I remember the last time my wife and I bought a vehicle.  We knew we wanted an SUV, but beyond that, what was top on my wife’s list were heated seats and a superior sound system.

Unfortunately, just about every salesperson we encountered failed to hear what my wife was saying. Instead, the salespeople made the mistake of honing in on all the great benefits of an SUV in winter conditions. Big mistake.

Yes I know, all salespeople make mistakes.  I share our car-buying experience because it is a good example that most salespeople don’t set out to hurt their sales, but sometimes they do!

As a salesperson, have you ever made what I believe are the three worst mistakes:

1. Not listening to what your customer truly wants and needs.

When my wife and I went to buy a vehicle, the salespeople weren’t listening.  Sadly, this is not uncommon among many salespeople. They are either so anxious to close the deal or they are so well-versed in all of their product’s features that they don’t take the time to understand which features most connect to the customer.

As a salesperson, it is crucial you help your customer see the value in what you offer.  You simply can’t do that if you haven’t figured out what the customer wants.  And you can’t figure out what the customer wants if you don’t ask the right questions and follow-up questions — and then shut up and listen.

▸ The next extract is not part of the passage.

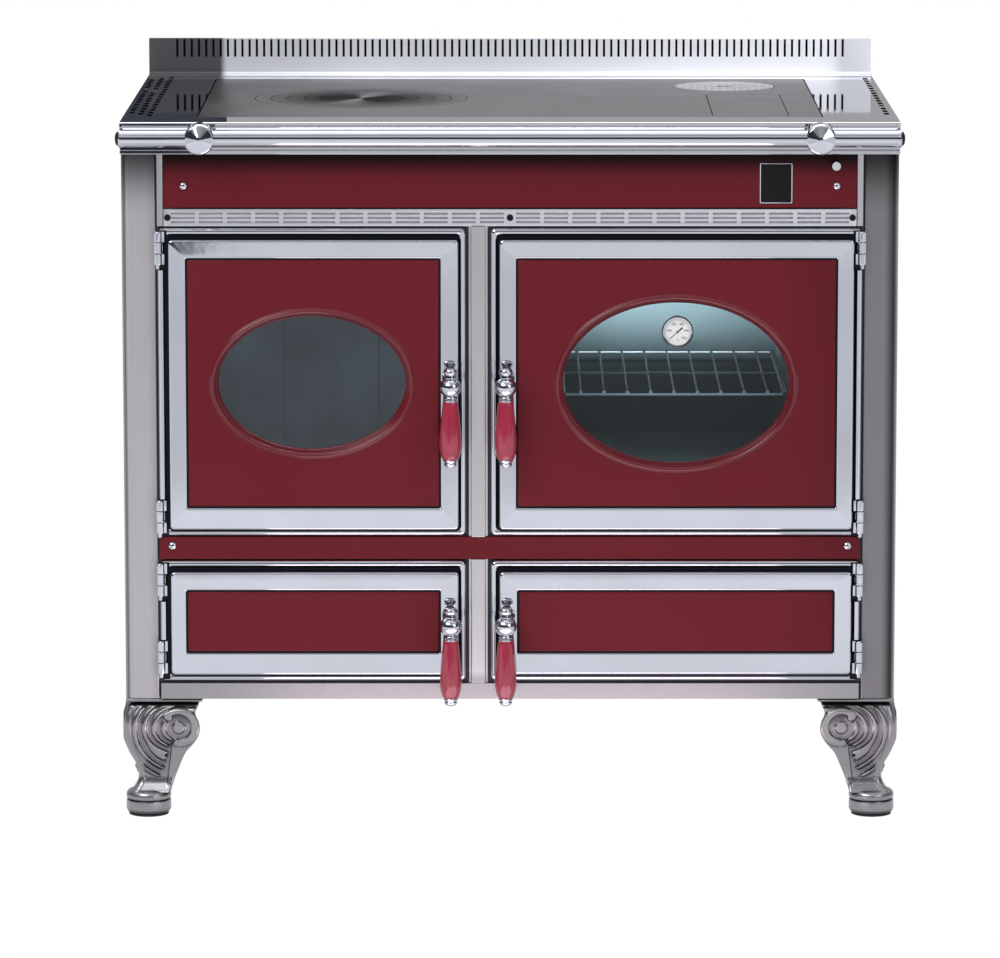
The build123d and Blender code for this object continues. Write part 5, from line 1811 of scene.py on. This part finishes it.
@dataclass
class Leg:
    """A cast scroll leg: moulded plate, leaf-carved calf with a volute, and a turned foot.

    The relief is worked out for the front left leg, u inwards from its outer face and v up from the floor,
    the same on the front and on the side.
    """

    height: float = 158.0
    plate: float = 100.0
    volute: Pair = (69.0, 119.5)
    columns: int = 84
    rows: int = 130
    reach: float = -3.9
    corner: float = 7.0
    bend_steps: int = 8
    low: float = 31.0
    outer_line: tuple[Pair, ...] = (
        (31.0, 7.0), (35.0, 9.5), (43.0, 14.0), (52.0, 15.8), (62.0, 14.6), (78.0, 8.6), (92.0, 3.6),
        (106.0, -0.6), (120.0, -1.9), (134.0, -0.6), (146.0, 2.6), (153.2, 4.2),
    )
    inner_line: tuple[Pair, ...] = (
        (31.0, 57.0), (35.0, 58.0), (43.0, 60.5), (55.0, 64.6), (66.0, 69.0), (76.0, 73.0), (86.0, 78.0),
        (94.0, 85.0), (102.0, 91.2), (110.0, 95.0), (119.0, 96.3), (128.0, 94.6), (135.0, 91.2),
        (140.0, 90.6), (146.0, 93.5), (153.2, 96.0),
    )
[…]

I’ve often said that short questions get you long answers.  What I mean by this is that when you ask questions like “Can you tell me more about that?”, the customer will often reveal information that is golden.  It’s information they possibly wouldn’t have revealed if you had been too quick to tell them about the features of your product — or  too quick to close the sale.

2. Failing to believe in your price.

I never cease to be amazed by salespeople (and there are a lot of them!) who simply do not believe in the price of their product or service.

If you do not believe in your price, you must address your lack confidence in the price or you will never see the success you are capable of.  In many ways, this goes back to mistake number one — not listening to what the customer wants and needs.

When you grasp that what you offer has value to the customer, only then will you recognize that your price is right.  In fact, you may even see that it is too low and you need a price increase!

Another detriment to not believing in price is that a salesperson will be quick to offer a discount.  This becomes their go-to method for closing a sale. The habit exponentially sabotages profits (especially if more than one salesperson in the company is doing this!)

3. Doing little or no prospecting.

If you are not consistently drumming up new business, then you become desperately reliant on your current customers.  Desperate people do stupid things, like cater to current customers in such a way that it eats away at the bottom line.

Even if you don’t do things like discount a price, you may make unreasonable accommodations that put pressure on other people in your company and chip away profit. (“Sure we can bill you twice a month instead of our normal monthly billing! Sure we can rush the delivery without an extra charge!”)

The only way to not become completely reliant on current customers is to keep a steady flow of prospects.  If you do not think you are good at prospecting, then my suggestion is simple — find ways to improve those skills.  In the short run and the long run, you will benefit and your company will benefit.

Instead of dreading prospecting, try to reframe your perspective and tell yourself that there are potential customers out there who need and want what you offer — and if you don’t find those customers, they will suffer.  In other words, if your product or service could benefit someone, wouldn’t you want that “someone” to know it?

As salespeople, we do a lot of things right.  When it comes to mistakes, though, I believe the above three are the worst.

You want to be a salesperson at the top of your game, right? Then you must listen to what the customer truly wants, genuinely believe in your price, and prospect with an attitude that you are on a mission to help people.

When you master these selling skills, you’ll maximize profits.  More importantly, you will better appreciate yourself and what you bring to the table as a salesperson.